I did not follow my instincts. There is an old saying something like: if something looks right, it might be wrong but if it looks wrong it's got to be wrong. I suffered every time I failed to follow my nose on issues like this. In my situation, the subordinates of my problem employee just went along with their boss, which human beings tend to do--they brought nothing to my attention (which employees tend to do if it is someone they work for or need and rely on to keep their own work flowing).
If your friend is relied on by others or by the company, he knows it and may assume that he can do no wrong.
I don't know all of your circumstances and I don't know what your friend is capable of doing or might do in retribution, or how badly you need your job.
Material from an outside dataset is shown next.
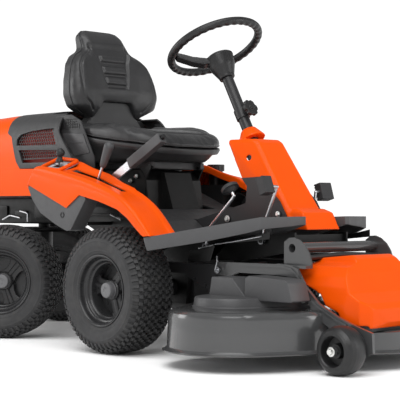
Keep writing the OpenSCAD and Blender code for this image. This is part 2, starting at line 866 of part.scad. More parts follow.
// ---------- hand levers ----------
lift_pivot = [-179, -272, 532];
lift_rise = 28;
module on_lift(t) {
    translate(lift_pivot)
        rotate([0, 90 - lift_rise, 0])
            translate([0, 0, t])
                children();
}

module lift_lever() {
    at_axle() color(steel) difference() {
        union() {
            on_lift(0) translate([-14, -4, 0]) cube([28, 8, 200]);
            translate(lift_pivot) rotate([90, 0, 0]) cylinder(h = 10, r = 18, center = true);
        }
        translate(lift_pivot) rotate([90, 0, 0]) cylinder(h = 20, r = 6 + run_gap, center = true);
    }
}

module lift_grip() {
    at_axle() color(grey) difference() {
        on_lift(168) translate([-17, -13, 0]) cube([34, 26, 174]);
        on_lift(160) translate([-14, -4, 0]) cube([28, 8, 40]);
        on_lift(312) cylinder(h = 40, r = 8 + run_gap);
    }
}

module lift_button() {
    at_axle() color(black) on_lift(322) {
        cylinder(h = 24, r = 8);
        for (i = [0 : 2]) translate([0, 0, 24 + 2.5 * i]) cylinder(h = 1.5, r = 7);
        translate([0, 0, 24]) cylinder(h = 6, r = 5.5);
    }
}

high_pivot = [-175, -350, 415];
high_lean = 26.7;
module on_high(t) {
    translate(high_pivot)
        rotate([0, high_lean, 0])
            translate([0, 0, t])
                children();
}

module height_lever() {
    at_axle() color(steel) difference() {
        union() {
            on_high(0) cylinder(h = 232, r = 4.5);
            translate(high_pivot) rotate([90, 0, 0]) cylinder(h = 10, r = 11, center = true);
        }
        translate(high_pivot) rotate([90, 0, 0]) cylinder(h = 20, r = 6 + run_gap, center = true);
    }
}

module height_knob() {
    at_axle() color(grey) difference() {
        union() {
            on_high(208) cylinder(h = 12, r1 = 9, r2 = 12);
            on_high(220) cylinder(h = 62, r1 = 12, r2 = 16.5);
            on_high(282) sphere(16.5);
        }
        on_high(200) cylinder(h = 32, r = 4.5);
    }
}

// ---------- lift frame ----------
module lift_arms() {
    at_axle() color(dark) difference() {
        union() {
            both() slab(185, 213) polygon([[44, 262], [44, 288], [52, 292], [350, 290],
                [350, 258], [66, 258]]);
            // hanger plates for the back of the deck
            both() slab(209, 213) polygon([[172, 260], [312, 260], [304, 212], [284, 206],
                [182, 246]]);
            both() translate([262, 213, 222]) rotate([-90, 0, 0]) cylinder(h = 5, r = 7, $fn = 6);
            both() translate([212, 213, 240]) rotate([-90, 0, 0]) cylinder(h = 5, r = 7, $fn = 6);
            translate([150, 0, 272]) rotate([90, 0, 0]) cylinder(h = 376, r = 12, center = true);
        }
        translate([60, 0, 274]) rotate([90, 0, 0]) cylinder(h = 500, r = 8 + run_gap, center = true);
        both() translate([338, 150, 275]) rotate([-90, 0, 0]) cylinder(h = 90, r = 6 + run_gap);
        both() slab(189, 209) polygon([[90, 250], [330, 250], [330, 262], [90, 262]]);
    }
}

arm_line = [[324, 262], [330, 300], [613, 301], [640, 298], [661, 290], [692, 240], [745, 192],
    [816, 158], [861, 142], [939, 120], [942, 64], [926, 58], [874, 48], [850, 52], [835, 76],
    [836, 104], [789, 122], [754, 142], [725, 165], [697, 202], [655, 228], [641, 250],
    [622, 266], [590, 268], [420, 270], [380, 256]];
module deck_arms() {
    at_axle() color(grey) difference() {
        union() {
            both() slab(arm_in, arm_out) polygon(arm_line);
            // stiffening rib along the top edge
            both() slab(arm_out, arm_out + 4) strip([[440, 294], [610, 294], [640, 288],
                [656, 276], [684, 230], [738, 186], [806, 152], [850, 136]], 6);
            both() slab(190, 196) polygon([[580, 298], [580, 366], [600, 379], [618, 380],
                [640, 373], [662, 356], [678, 334], [688, 306], [688, 298]]);
            both() block([580, 190, 290], [688, 220.5, 298]);
            block([572, -220.5, 284], [588, 220.5, 302]);
            block([906, 214, 62], [936, 220.5, 116]);
            block([906, -220.5, 62], [936, -214, 116]);
            both() translate([690, arm_out, 204]) rotate([-90, 0, 0]) cylinder(h = 5, r = 9);
            translate([612, 0, 348]) rotate([90, 0, 0]) cylinder(h = 382, r = 16.5, center = true);
            both() translate([338, 213, 275]) rotate([-90, 0, 0]) cylinder(h = 8, r = 13);
            // axle bolts of the support wheels
            both() translate([866, arm_in - 8, 70]) rotate([-90, 0, 0]) {
                cylinder(h = 10, r = 12, $fn = 6);
                cylinder(h = 96, r = 8);
                translate([0, 0, 91]) cylinder(h = 7, r = 14);
            }
        }
        both() translate([338, 150, 275]) rotate([-90, 0, 0]) cylinder(h = 90, r = 6 + run_gap);
        translate([612, 0, 348]) rotate([90, 0, 0]) cylinder(h = 500, r = 13, center = true);
    }
}

module latch_pin(s) {
    at_axle() color(steel) scale([1, s, 1]) {
        translate([338, 188, 275]) rotate([-90, 0, 0]) cylinder(h = 56, r = 6);
        translate([338, 236, 275]) rotate([-90, 0, 0]) cylinder(h = 4, r = 10);
        bent_rod([[338, 242, 272], [342, 250, 276], [352, 250, 304], [346, 246, 318]], 2.5);
    }
}
module right_latch_pin() latch_pin(-1);
module left_latch_pin() latch_pin(1);

module support_wheel(s) {
    at_axle() color(black) translate([866, s * 275, 70]) rotate([-90 * s, 0, 0])
        rotate_extrude($fn = 96)
            polygon([[8 + run_gap, -40], [50, -41], [60, -37], [66, -28], [69, -16], [70, -4],
                [70, 6], [69, 16], [65, 28], [58, 37], [52, 41], [45, 42], [42, 38], [39, 10],
                [22, 8], [20, 26], [8 + run_gap, 27]]);
}
module right_support_wheel() support_wheel(-1);
module left_support_wheel() support_wheel(1);

// ---------- cutting deck ----------
module deck_solid(d) {
    both() translate([side_x, side_y, 0]) {
        translate([0, 0, deck_z - (d > 0 ? 5 : 0)])
            cylinder(h = 116 - d + (d > 0 ? 5 : 0), r = lobe_r - d, $fn = 120);
        translate([0, 0, deck_z + 116 - d])
            cylinder(h = 12, r1 = lobe_r - d, r2 = lobe_r - 13 - d, $fn = 120);
    }
    translate([mid_x, 0, 0]) {
        translate([0, 0, deck_z - (d > 0 ? 5 : 0)])
            cylinder(h = 55 - d + (d > 0 ? 5 : 0), r = mid_r - d, $fn = 120);
        translate([0, 0, deck_z + 55 - d])
            cylinder(h = 8, r1 = mid_r - d, r2 = mid_r - 9 - d, $fn = 120);
    }
    plan(deck_z - (d > 0 ? 5 : 0), deck_z + 63 - d)
        polygon([[340 + d, -200], [340 + d, 200], [640, 200], [640, -200]]);
}

module deck_shell() {
    at_axle() color(grey) difference() {
        union() {
            deck_solid(0);
            plan(deck_z, deck_z + 4) {
                both() translate([side_x, side_y]) circle(r = lobe_r + 14, $fn = 120);
                translate([mid_x, 0]) circle(r = mid_r + 14, $fn = 120);
            }
            // spindle housings
            both() translate([side_x, side_y, 120]) cylinder(h = 64, r = 32);
            translate([mid_x, 0, 100]) cylinder(h = 50, r = 32);
        }
        difference() {
            deck_solid(3.2);
            both() translate([side_x, side_y, 130]) cylinder(h = 64, r = 32);
            translate([mid_x, 0, 96]) cylinder(h = 64, r = 32);
        }
        both() translate([side_x, side_y, 0]) cylinder(h = 300, r = 12 + run_gap);
        translate([mid_x, 0, 0]) cylinder(h = 300, r = 12 + run_gap);
    }
}

module belt_cover() {
    difference() {
        union() {
            translate([side_x, side_y, 178.5]) {
                cylinder(h = 46, r = 135, $fn = 96);
                translate([0, 0, 46]) cylinder(h = 7, r1 = 135, r2 = 126, $fn = 96);
            }
            translate([446, 318, 230]) cylinder(h = 42, r1 = 64, r2 = 44);
            translate([446, 318, 272]) cylinder(h = 3, r1 = 44, r2 = 38);
            slab(212, 262) polygon([[440, 178.5], [452, 240], [600, 240], [634, 196], [634, 178.5]]);
        }
        translate([side_x, side_y, 170]) cylinder(h = 58, r = 131.5, $fn = 96);
        translate([446, 318, 226]) cylinder(h = 44, r1 = 62, r2 = 40);
        slab(215.5, 258.5) polygon([[444, 170], [455, 236.5], [598, 236.5], [630, 194],
            [630, 170]]);
    }
}

module belt_covers() at_axle() color(grey) both() belt_cover();

module cover_solid(d) {
    intersection() {
        slab(-196, 196) polygon([[600 + d, 262], [600 + d, 286 - d], [642 + d * 0.4, 318 - d],
            [757 - d * 0.5, 329 - d], [776 - d * 0.8, 318 - d], [800 - d, 280 - d],
            [826 - d, 224], [868 - d, 194], [880 - d, 178], [884 - d, 140], [876 - d, 122],
            [800, 122], [788, 165], [740, 182], [716, 216], [660, 240]]);
        front(500, 1000) polygon([[-195 + d, 100], [-195 + d, 190], [-188 + d, 240],
            [-176 + d, 270], [-150 + d, 296 - d], [-104, 306 - d], [-92, 329 - d],
            [92, 329 - d], [104, 306 - d], [150 - d, 296 - d], [176 - d, 270], [188 - d, 240],
            [195 - d, 190], [195 - d, 100]]);
        plan(0, 500) polygon([[590, -180 + d], [640, -195 + d], [810, -195 + d],
            [856 - d, -182 + d], [878 - d, -150 + d], [884 - d, -90], [884 - d, 90],
            [878 - d, 150 - d], [856 - d, 182 - d], [810, 195 - d], [640, 195 - d],
            [590, 180 - d]]);
    }
}

module deck_cover() {
    at_axle() color(orange) difference() {
        cover_solid(0);
        difference() {
            cover_solid(5);
            block([820, -200, 118], [826, 200, 135]);
        }
        block([795, -188, 100], [872, 188, 130]);
    }
}

module blade_set(x, y) {
    translate([x, y, 0]) {
        difference() {
            union() {
                translate([-blade_r, -22, 78]) cube([2 * blade_r, 44, 4]);
                for (a = [0, 180])
                    rotate(a)
                        translate([blade_r - 62, 10, 78])
                            rotate([28, 0, 0])
                                cube([54, 16, 4]);
            }
            cylinder(h = 200, r = 11);
        }
    }
}

module blade_shaft(x, y, top) {
    translate([x, y, 0]) {
        translate([0, 0, 66]) cylinder(h = 11.5, r = 16, $fn = 6);
        translate([0, 0, 70]) cylinder(h = 14, r = 12);
        translate([0, 0, 81]) cylinder(h = 8, r = 26);
        translate([0, 0, 82]) cylinder(h = top - 80, r = 12);
        translate([0, 0, top]) rotate_extrude()
            polygon([[0, 0], [44, 0], [38, 6], [38, 10], [44, 16], [0, 16]]);
    }
}

module right_blade() at_axle() color(steel) {
    blade_set(side_x, -side_y);
    blade_shaft(side_x, -side_y, 188);
}
module middle_blade() at_axle() color(steel) {
    blade_set(mid_x, 0);
    blade_shaft(mid_x, 0, 188);
}
module left_blade() at_axle() color(steel) {
    blade_set(side_x, side_y);
    blade_shaft(side_x, side_y, 188);
}

module brake_cable() {
    at_axle() color(steel) slab(126.05, 130) strip([[372, 333], [362, 328], [150, 322],
        [70, 311], [0, 330], [-56, 351]], 4);
}

main_frame();
front_axle();
rear_axle();
front_left_tyre();
front_left_rim();
front_right_tyre();
front_right_rim();
rear_left_tyre();
rear_left_rim();
rear_right_tyre();
rear_right_rim();
body_base();
right_fender();
left_fender();
side_consoles();
control_panel();
throttle_lever();
ignition_key();
fuel_tank();
seat_support();
seat_shell();
seat_cushion();
seat_back();
intake_housing();
hood_shell();
hood_frame();
vent_mesh();
engine_block();
muffler();
tunnel();
cowl();
steering_column();
column_knob();
steering_hub();
steering_ring();
footboards();
forward_pedal();
forward_pad();
reverse_pedal();
reverse_pad();
brake_pedal();
brake_pad();
lift_lever();
lift_grip();
lift_button();
height_lever();
height_knob();
lift_arms();
deck_arms();
right_latch_pin();
left_latch_pin();
right_support_wheel();
left_support_wheel();
deck_shell();
belt_covers();
deck_cover();
right_blade();
middle_blade();
left_blade();
brake_cable();
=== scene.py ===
"""Articulated riding lawn mower: the visual model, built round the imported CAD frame."""
import json
import math

import bmesh
import bpy
from mathutils import Matrix, Vector
from mathutils.bvhtree import BVHTree
from mathutils.kdtree import KDTree

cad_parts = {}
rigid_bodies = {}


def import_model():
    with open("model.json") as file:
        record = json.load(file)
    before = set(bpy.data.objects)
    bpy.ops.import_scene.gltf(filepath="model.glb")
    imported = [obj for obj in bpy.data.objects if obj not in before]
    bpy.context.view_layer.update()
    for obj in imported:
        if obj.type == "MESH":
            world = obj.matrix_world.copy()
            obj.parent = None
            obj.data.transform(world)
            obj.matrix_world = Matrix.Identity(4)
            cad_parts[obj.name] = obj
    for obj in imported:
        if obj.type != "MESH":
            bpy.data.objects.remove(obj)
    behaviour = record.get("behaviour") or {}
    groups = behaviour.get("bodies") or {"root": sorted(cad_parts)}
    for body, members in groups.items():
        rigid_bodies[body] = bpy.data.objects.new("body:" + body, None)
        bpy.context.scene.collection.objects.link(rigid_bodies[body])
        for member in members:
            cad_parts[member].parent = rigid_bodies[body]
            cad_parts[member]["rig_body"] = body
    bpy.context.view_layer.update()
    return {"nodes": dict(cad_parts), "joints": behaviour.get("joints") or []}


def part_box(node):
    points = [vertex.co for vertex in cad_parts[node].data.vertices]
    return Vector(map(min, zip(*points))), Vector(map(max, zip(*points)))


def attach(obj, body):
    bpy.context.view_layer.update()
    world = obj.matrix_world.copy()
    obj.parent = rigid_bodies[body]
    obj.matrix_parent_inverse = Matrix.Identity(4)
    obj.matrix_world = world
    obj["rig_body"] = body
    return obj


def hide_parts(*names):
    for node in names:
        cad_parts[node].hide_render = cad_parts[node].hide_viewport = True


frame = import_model()
NODES = frame["nodes"]
JOINTS = {joint["name"]: joint for joint in frame["joints"]}

MM = 0.001
_lo, _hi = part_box("front_right_tyre")
AXLE = (_lo.x + _hi.x) / 2
TYRE_R = (_hi.z - _lo.z) / 2 / MM


FLAT = Matrix.Scale(MM, 4)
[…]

Maybe you should get some good legal advice. But I still feel that you need to establish some good documentation of what is going on. I have seen some strange happenings in office settings, construction projects and project field offices over a 40 yr career, but nothing quite as bizarre as you describe (maybe there were worse in my jurisdiction and it was successfully kept from me (that would be my fault) ever went on to my knowledge.
But, in my experience when these matters get to the hearing stage, the hearing officer's first question is: What rule or policy was violated-chapter and verse? And second-what evidence do you have to support the charges?
The person making the charge has to have facts to back themselves up or the tables can turn--the charger can end up being the "chargee". You can probably talk to an attorney who has experience in workplace disputes, at no charge. But I can almost guarantee that such an attorney will ask what documentation exists and if there is none, he/she may have some suggestions on how to develop some.
Allowing it to go on with no plan will simply keep you in your present position which is between a rock and a hard place.
I sincerely wish that you can find a solution which not only solves you problem but also protects your own interest.